The undergraduate anarchy of ‘The Young Ones’, starring Christopher Ryan, Rik Mayall, Nigel Planer and Adrian Edmondson (Alamy)

Having your own space shouldn’t be an outlandish desire, but the narrator of Three Rooms is repeatedly made to feel as if it is. First, she is embarrassed to voice the truth, that “the end goal I wanted, through any job necessary, was to be able to afford a flat, not just a room, and then settle in it and invite friends to dinner”. When she eventually speaks up, she is relentlessly gaslighted, first by her housemate (“Cheer up, it’s not like you’re homeless”) then by that character’s mother, who launches into a rote critique of the younger generation, lambasting them for wanting too much and not working hard enough.

The majority of these narratives, on the page or onscreen, are middle class ones, which is unsurprising given that TV and publishing are industries in which people from wealthy backgrounds are still disproportionately represented, but the houseshare can still be an interesting prism through which to explore privilege. Reliance on parental support is spoken of in hushed voices, “barely audible and throwaway”, in Three Rooms, as a sort of embarrassing necessity, but it underpins and cushions the lifestyles of many of the characters the narrator meets, not least at the Tatler-esque society magazine where she works on a temporary contract. “If you can, you’ll end up doing it too,” her flatmate says defensively. “There’s no other way to stay.”

Set amid Dublin’s housing crisis, Sally Rooney’s novels, and their accompanying TV adaptations, make for enlightening viewing from this angle, too. When Normal People’s Connell (played on screen by Paul Mescal) and Marianne (Daisy Edgar-Jones) move to Dublin for university, the former “has to share a room with someone, the most extreme option”, notes Bartoníčková, while Marianne lives in a city-centre Georgian townhouse with her friends “because her family is extremely rich.
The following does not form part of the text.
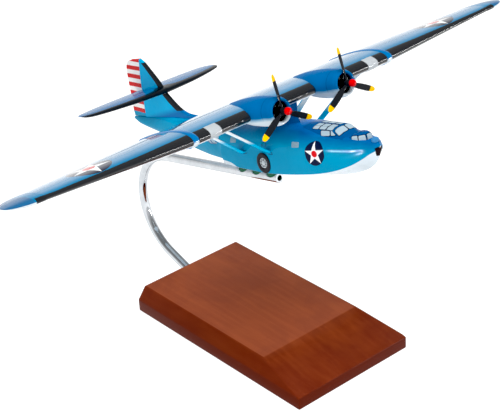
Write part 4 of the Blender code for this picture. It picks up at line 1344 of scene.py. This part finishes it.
def buildPropeller(side, sign):
    body = side + "_propeller"
    place = enginePlace(sign)
    hubPlace = place @ Matrix.Rotation(quarterTurn, 4, "X")
    turns = [math.radians(90.0 - propeller["phase"] - 120.0 * k) for k in range(propeller["blades"])]
    root = propeller["outline"][0][0]
    bm = bmesh.new()
    for angle in turns:
        turn = Matrix.Rotation(angle, 4, "Y")
        rings = []
        for k in range(41):
            out = root + (propeller["radius"] - 0.02 - root) * math.sin(quarterTurn * k / 40)
            chord, thick, twist = rowAt(propeller["outline"], out)
            if out > propeller["tipFrom"]:
                share = (out - propeller["tipFrom"]) / propeller["tipReach"]
                chord = propeller["tipChord"] * math.sqrt(max(1.0 - share**2, 0.01))
            rings.append([turn @ point for point in bladeRing(out, chord, thick, twist)])
        skin(bm, rings)
    dressed("propellerBlades_" + side, bm, "blade", 50.0, "propeller_" + side, place, body)
    r = propeller["hubRadius"]
    bore = propeller["bore"]
    back = propeller["hubBack"]
    front = propeller["barrelFront"]
    bm = bmesh.new()
    lathe(bm, (
        (bore, back), (r - 0.5, back), (r - 0.1, back + 0.5), (r - 0.1, 1.6), (r - 0.35, 1.9),
        (r - 0.35, 2.5), (r - 0.1, 2.7), (r - 0.1, front - 0.5), (r - 0.35, front - 0.2),
        (r - 0.35, front), (bore, front),
    ), 56)
    for angle in turns:
        cuff = Matrix.Rotation(-angle, 4, "Z") @ Matrix.Translation((0.0, 0.0, 0.1 * mm))
        cuff = cuff @ Matrix.Rotation(-quarterTurn, 4, "X")
        lathe(bm, propeller["cuff"], 28, cuff)
    dressed("propellerHub_" + side, bm, "blade", place=hubPlace, body=body)
    profile = [(bore, front - 0.05), (r - 0.1, front - 0.05), (r, front + 0.15), (r, front + 0.6)]
    for k in range(1, 17):
        a = quarterTurn * k / 16
        rise = (propeller["hubFront"] - front - 0.6) * math.sin(a)
        profile.append((max(r * math.cos(a) ** 0.8, 0.01), front + 0.6 + rise))
    lathed("propellerDome_" + side, profile, 56, "hubRed", 35.0, place=hubPlace, body=body)


tail = {
    "halfSpan": 61.7, "z": 7.6, "thickness": 5.4, "rootChord": 43.0, "points": 26, "hingeY": 187.5,
    "front": (
        (0.0, 163.5), (26.0, 167.0), (44.0, 172.5), (54.0, 177.0), (58.8, 180.4), (61.1, 184.8),
        (61.7, 190.0),
    ),
    "back": ((0.0, 206.0), (40.0, 205.0), (53.0, 203.2), (58.4, 201.4), (61.1, 197.6), (61.7, 193.0)),
    "boot": ((0.0, 12.5), (5.0, 12.0), (9.0, 6.8), (16.0, 5.2), (70.0, 3.8)), "bootBelow": 2.6,
}
# fin and rudder: (height, distance aft) pairs
fin = {
    "thickness": 4.2, "taper": 0.4, "taperFoot": -12.0, "foot": -16.0, "top": 32.0,
    "rudderFoot": -11.9, "rudderTop": 32.3, "gap": 0.15, "rearEdge": 0.22,
    "front": (
        (-16.0, 133.0), (-13.0, 136.0), (-11.0, 147.0), (-6.9, 155.7), (5.2, 168.3), (13.8, 173.4),
        (24.1, 181.8), (29.2, 186.4), (32.4, 191.5),
    ),
    "hinge": ((-16.0, 202.2), (-10.3, 201.7), (8.7, 198.0), (19.0, 195.4), (32.4, 191.4)),
    "back": (
        (-12.0, 219.4), (-6.3, 219.0), (3.4, 217.0), (11.4, 215.8), (19.3, 214.4), (27.4, 212.0),
        (31.0, 208.4), (32.4, 202.0),
    ),
    "boot": ((-9.0, 6.2), (30.0, 3.4)), "bootLow": -8.3, "bootHigh": 29.4,
}


def finThick(z):
    share = (z - fin["taperFoot"]) / (fin["top"] - fin["taperFoot"])
    return fin["thickness"] * (1.0 - fin["taper"] * share)


def finRing(z):
    front = through(fin["front"], z)
    back = through(fin["hinge"], z)
    ring = [(0.0, front, z)]
    for k in range(1, 27):
        t = k / 26
        half = finThick(z) / 2 * (1.0 - (1.0 - t) ** 3) ** 0.6
        ring.append((half, front + (back - front) * t * t, z))
    return ring + otherSide(ring[1:])


def rudderRing(z):
    front = through(fin["hinge"], z) + fin["gap"]
    back = through(fin["back"], z)
    half = finThick(z) / 2
    ring = [(0.0, front - 0.4, z), (half - 0.05, front, z)]
    for k in range(1, 15):
        t = k / 14
        ring.append((max(half * (1.0 - t), fin["rearEdge"]), front + (back - front) * t, z))
    return ring + otherSide(ring[1:])


def upright(name, ringAt, low, high, count, rise, finish, node, marks=None):
    # rings from low to high, the last one rounded off upward
    rings = [ringAt(low + (high - low) * k / count) for k in range(count + 1)]
    last = rings[-1]
    aft = [y for x, y, z in last]
    middle = (min(aft) + max(aft)) / 2
    for k in range(1, 7):
        a = quarterTurn * k / 6
        small = max(math.cos(a), 0.04)
        long = 0.7 + 0.3 * small
        rings.append([(x * small, middle + (y - middle) * long, z + rise * math.sin(a)) for x, y, z in last])
    lofted(name, rings, finish, 40.0, node, marks=marks)


def buildFin():
    def marks(ringIndex, pointIndex, point):
        x, y, z = point
        aft = y - (through(fin["front"], z) + straight(fin["boot"], z))
        return {"bootAft": max(aft, fin["bootLow"] - z, z - fin["bootHigh"])}

    upright("fin", finRing, fin["foot"], fin["top"], 70, 0.4, "fin", "fin", marks)
    upright("rudder", rudderRing, fin["rudderFoot"], fin["rudderTop"], 60, 0.3, "rudder", "rudder")


def buildTailplane(side, sign):
    steps = 46
    start = 0.02
    rings = []
    fronts = []
    for k in range(steps + 1):
        x = start + (tail["halfSpan"] - start) * math.sin(quarterTurn * k / steps)
        front = through(tail["front"], x)
        back = through(tail["back"], x) if k < steps else front + 0.8
        thin = tail["thickness"] / tail["rootChord"] * (1.0 - 0.15 * x / tail["halfSpan"])
        rings.append(airfoil(sign * x, back - front, front, tail["z"], thin, 0.0, 0.0, tail["points"]))
        fronts.append(front)

    def marks(ringIndex, pointIndex, point):
        x, y, z = point
        upper = skinSide(pointIndex, tail["points"])
        boot = straight(tail["boot"], abs(x)) if upper > 0 else tail["bootBelow"]
        return {"skinSide": upper, "bootAft": y - (fronts[ringIndex] + boot), "fromHinge": y - tail["hingeY"]}

    lofted("tailplane_" + side, rings, "tailplane", 30.0, "tailplane_" + side, marks=marks)


hull = buildHull()
hullSurface = surfaceOf(hull)
buildBase()
buildArm(hull)
buildFelt()
print("base, arm and felt built")
buildTurret()
buildCanopy()
buildHullBits(hullSurface)
print("hull, turret, canopy and windows built")
buildWing()
buildPylon()
buildFin()
print("wing, pylon and fin built")
for sideName, sideSign in sides:
    buildBlister(sideName, sideSign)
    buildWheel(sideName, sideSign, hullSurface)
    buildOutlines(sideName, sideSign, hullSurface)
    for which in ("front", "rear"):
        buildStrut(which, sideName, sideSign)
    buildNacelle(sideName, sideSign)
    buildEngine(sideName, sideSign)
    buildPropeller(sideName, sideSign)
    buildTailplane(sideName, sideSign)
print("engines, propellers, struts and tailplanes built")

studio = {
    "floorSize": 30.0, "floorWhite": 0.4, "floorGlow": 0.85, "black": 0.014,
    "horizon": 1.15, "frontHorizon": 0.8, "zenith": 0.28, "aim": (0.0, -0.05, 0.15),
    "overhead": {"at": (-0.25, -0.35, 1.6), "size": (1.5, 1.5), "power": 29.0, "mirrored": False},
    "frontFill": {"at": (-0.9, -1.5, 0.9), "size": (1.0, 0.7), "power": 3.4, "mirrored": False},
    # the strips only show in what mirrors them, the left one in the hull alone
    "leftStrip": {
        "at": (-1.1, 0.1, 0.395), "size": (1.4, 0.03), "power": 75.0, "mirrored": True, "only": hull,
    },
    "rightStrip": {"at": (0.8, -1.04, 0.235), "size": (0.9, 0.05), "power": 12.0, "mirrored": True},
}


def buildFloor():
    bm = bmesh.new()
    bmesh.ops.create_grid(bm, x_segments=8, y_segments=8, size=studio["floorSize"] / 2)
    data = bpy.data.meshes.new("studioFloor")
    bm.to_mesh(data)
    bm.free()
    made = Finish("studio_floor_white")
    white = (studio["floorWhite"],) * 3
    greyer = (studio["floorWhite"] * 0.985,) * 3
    made.give({
        "Base Color": made.noise(0.004, 2.0).ramp(0.3, 0.7).mix(white, greyer), "Roughness": 0.8,
        "Emission Color": (1.0, 1.0, 1.0), "Emission Strength": studio["floorGlow"],
    })
    data.materials.append(made.material)
    obj = bpy.data.objects.new("studioFloor", data)
    bpy.context.scene.collection.objects.link(obj)


def buildSky():
    world = bpy.data.worlds.new("studioSky")
    bpy.context.scene.world = world
    world.use_nodes = True
    tree = world.node_tree
    spot = step(tree, "TexCoord", {})["Generated"]
    x, y, z = (Amount(part) for part in step(tree, "SeparateXYZ", {0: spot}))
    front, rear, top = ((studio[name],) * 3 for name in ("frontHorizon", "horizon", "zenith"))
    rim = (x * 0.58 + y * 0.81).ramp(-0.2, 0.5).mix(front, rear)
    feed(tree.nodes["Background"].inputs["Color"], z.ramp(0.12, 0.5).mix(rim, top))


def addSoftbox(name):
    settings = studio[name]
    light = bpy.data.lights.new(name, "AREA")
    light.shape = "RECTANGLE"
    light.size, light.size_y = settings["size"]
    light.energy = settings["power"]
    obj = bpy.data.objects.new(name, light)
    bpy.context.scene.collection.objects.link(obj)
    obj.location = settings["at"]
    obj.visible_glossy = settings["mirrored"]
    obj.visible_diffuse = not settings["mirrored"]
    if "only" in settings:
        receivers = bpy.data.collections.new(name + "Receivers")
        receivers.objects.link(settings["only"])
        obj.light_linking.receiver_collection = receivers
    aim = Vector(studio["aim"]) - Vector(settings["at"])
    obj.rotation_euler = aim.to_track_quat("-Z", "Y").to_euler()


buildFloor()
buildSky()
for lightName in ("overhead", "frontFill", "leftStrip", "rightStrip"):
    addSoftbox(lightName)
view = bpy.context.scene.view_settings
view.view_transform = "Standard"
view.use_curve_mapping = True
view.curve_mapping.black_level = (studio["black"],) * 3
view.curve_mapping.update()
print("studio set")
It feels like there is nothing in between,” she adds, and their relationship feels yet more stratified.

“Every time I scrimped and saved, swapped a £2.35 americano for a filter coffee, the grand irony of paying close to £10,000 to take up rooms in a place [the University of Oxford] responsible for spawning the government that daily dismantled my ability to afford a mortgage or the cost of rent was not lost on me,” Hamya writes in Three Rooms. What is the point, she seems to wonder, of saving pennies for some future deposit when at the same time she is buying into the same university ecosystem that nurtured the politicians currently making that future almost impossible? Is she complicit in propping up the system that is dragging her down?

Hamya doesn’t give us easy answers, unravelling both the narrator’s own privilege and the patronising media discourse that has come to frame housing – one that places the onus on small, personal actions (and the total effacement of all pleasures) rather than political change. The rental market is crying out for a structural overhaul, but can these stories help to draw the nation’s attention to a crisis that is shaping an entire generation?

For Bartoníčková, although the intricacies of evictions, property prices and landlord woes are “too complicated” for comedy, which is likely to stick with obvious tropes (damp patches, housemates that don’t leave their rooms), stories about housing will be “reflected more in the years to come” in other genres, as these concerns take up more and more mental space. Brent, meanwhile, notes that television has a history of “bringing issues to the fore without making audiences feel that they’re being hit over the head with it” – a strategy she has tried to emulate in The Flatshare.

“There probably is a soft power in [stories] emphasising that this is the reality for our generation now,” adds Luckhurst. “I do think that, hopefully, it could do something to reiterate the need for help. Otherwise, where does it stop? When do we get to grow up?”